## Aim
Quote exactly the lines spanning from the top of the data below to the line that contains "const BOWL_SEGMENTS = 64;", including both.

## Collected data

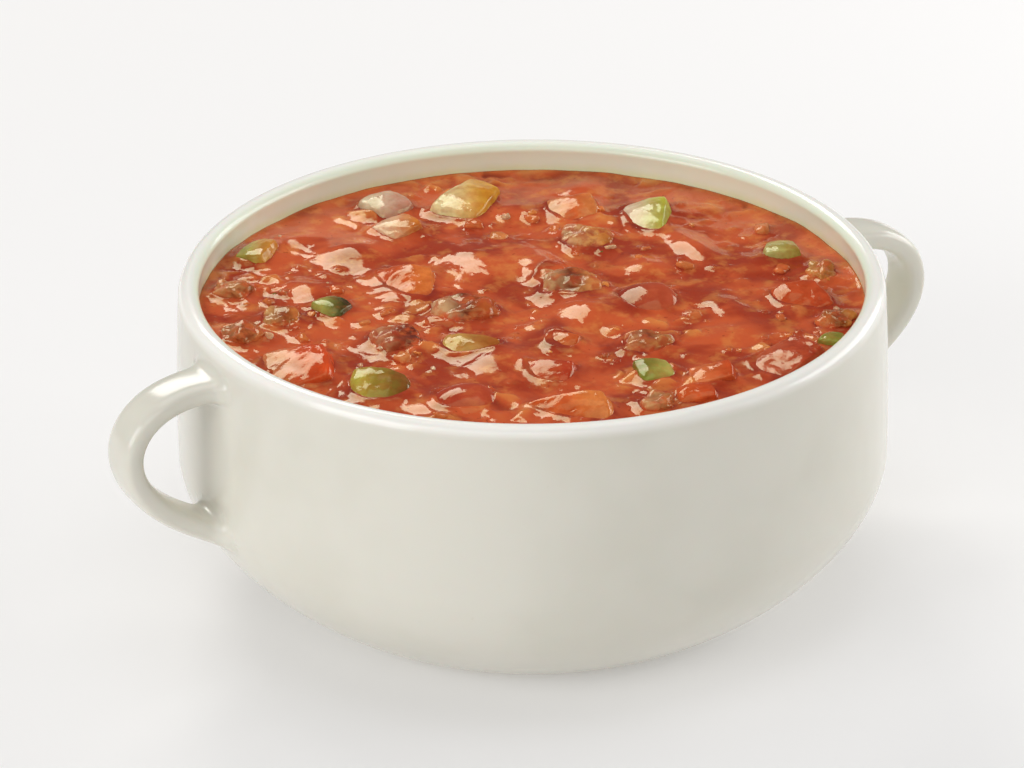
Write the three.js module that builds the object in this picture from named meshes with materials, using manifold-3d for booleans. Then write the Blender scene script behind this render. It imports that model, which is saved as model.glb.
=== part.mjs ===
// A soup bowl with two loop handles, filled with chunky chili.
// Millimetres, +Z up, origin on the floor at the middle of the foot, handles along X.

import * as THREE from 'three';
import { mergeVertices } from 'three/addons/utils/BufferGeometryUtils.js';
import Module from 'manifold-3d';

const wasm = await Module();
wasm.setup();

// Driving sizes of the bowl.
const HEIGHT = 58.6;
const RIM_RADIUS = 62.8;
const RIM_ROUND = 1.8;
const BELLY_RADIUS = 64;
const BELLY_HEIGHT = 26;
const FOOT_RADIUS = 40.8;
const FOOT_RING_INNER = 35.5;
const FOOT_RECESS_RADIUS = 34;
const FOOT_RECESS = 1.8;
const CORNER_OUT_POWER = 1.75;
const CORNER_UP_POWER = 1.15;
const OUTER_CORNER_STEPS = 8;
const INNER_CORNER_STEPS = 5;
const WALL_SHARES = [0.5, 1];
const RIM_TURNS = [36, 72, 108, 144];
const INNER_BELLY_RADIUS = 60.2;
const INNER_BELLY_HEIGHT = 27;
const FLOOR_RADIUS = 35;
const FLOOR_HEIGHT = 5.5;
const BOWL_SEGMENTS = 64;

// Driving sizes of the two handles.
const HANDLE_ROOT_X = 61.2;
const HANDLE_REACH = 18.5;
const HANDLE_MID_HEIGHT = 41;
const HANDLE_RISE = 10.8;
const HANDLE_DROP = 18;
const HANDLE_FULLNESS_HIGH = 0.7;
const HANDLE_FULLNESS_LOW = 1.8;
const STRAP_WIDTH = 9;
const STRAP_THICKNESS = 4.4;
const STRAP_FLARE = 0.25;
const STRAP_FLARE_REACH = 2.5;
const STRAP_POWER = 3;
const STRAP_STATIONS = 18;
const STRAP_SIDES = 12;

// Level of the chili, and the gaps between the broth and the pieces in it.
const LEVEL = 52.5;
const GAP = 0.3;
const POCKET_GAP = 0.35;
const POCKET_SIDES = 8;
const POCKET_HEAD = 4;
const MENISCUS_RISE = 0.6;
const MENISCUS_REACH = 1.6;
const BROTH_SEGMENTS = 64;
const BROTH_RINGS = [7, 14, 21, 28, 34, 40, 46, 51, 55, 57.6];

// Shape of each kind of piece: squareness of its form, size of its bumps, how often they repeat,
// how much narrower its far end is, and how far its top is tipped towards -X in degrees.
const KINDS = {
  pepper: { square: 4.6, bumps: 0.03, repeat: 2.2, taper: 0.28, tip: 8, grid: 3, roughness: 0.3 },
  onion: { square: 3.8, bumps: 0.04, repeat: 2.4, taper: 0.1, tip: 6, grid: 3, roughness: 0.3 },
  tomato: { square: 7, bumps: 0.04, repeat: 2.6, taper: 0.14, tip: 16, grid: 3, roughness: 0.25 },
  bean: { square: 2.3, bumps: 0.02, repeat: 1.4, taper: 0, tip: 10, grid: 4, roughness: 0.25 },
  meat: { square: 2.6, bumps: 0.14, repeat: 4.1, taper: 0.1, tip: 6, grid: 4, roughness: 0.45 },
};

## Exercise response
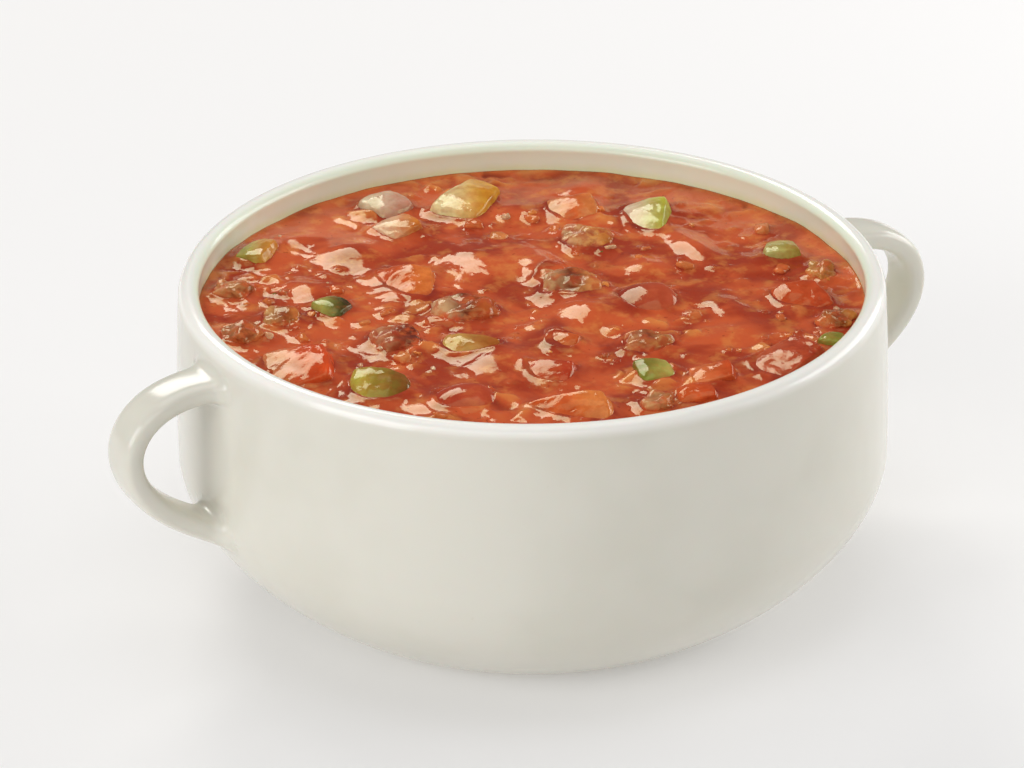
Write the three.js module that builds the object in this picture from named meshes with materials, using manifold-3d for booleans. Then write the Blender scene script behind this render. It imports that model, which is saved as model.glb.
=== part.mjs ===
// A soup bowl with two loop handles, filled with chunky chili.
// Millimetres, +Z up, origin on the floor at the middle of the foot, handles along X.

import * as THREE from 'three';
import { mergeVertices } from 'three/addons/utils/BufferGeometryUtils.js';
import Module from 'manifold-3d';

const wasm = await Module();
wasm.setup();

// Driving sizes of the bowl.
const HEIGHT = 58.6;
const RIM_RADIUS = 62.8;
const RIM_ROUND = 1.8;
const BELLY_RADIUS = 64;
const BELLY_HEIGHT = 26;
const FOOT_RADIUS = 40.8;
const FOOT_RING_INNER = 35.5;
const FOOT_RECESS_RADIUS = 34;
const FOOT_RECESS = 1.8;
const CORNER_OUT_POWER = 1.75;
const CORNER_UP_POWER = 1.15;
const OUTER_CORNER_STEPS = 8;
const INNER_CORNER_STEPS = 5;
const WALL_SHARES = [0.5, 1];
const RIM_TURNS = [36, 72, 108, 144];
const INNER_BELLY_RADIUS = 60.2;
const INNER_BELLY_HEIGHT = 27;
const FLOOR_RADIUS = 35;
const FLOOR_HEIGHT = 5.5;
const BOWL_SEGMENTS = 64;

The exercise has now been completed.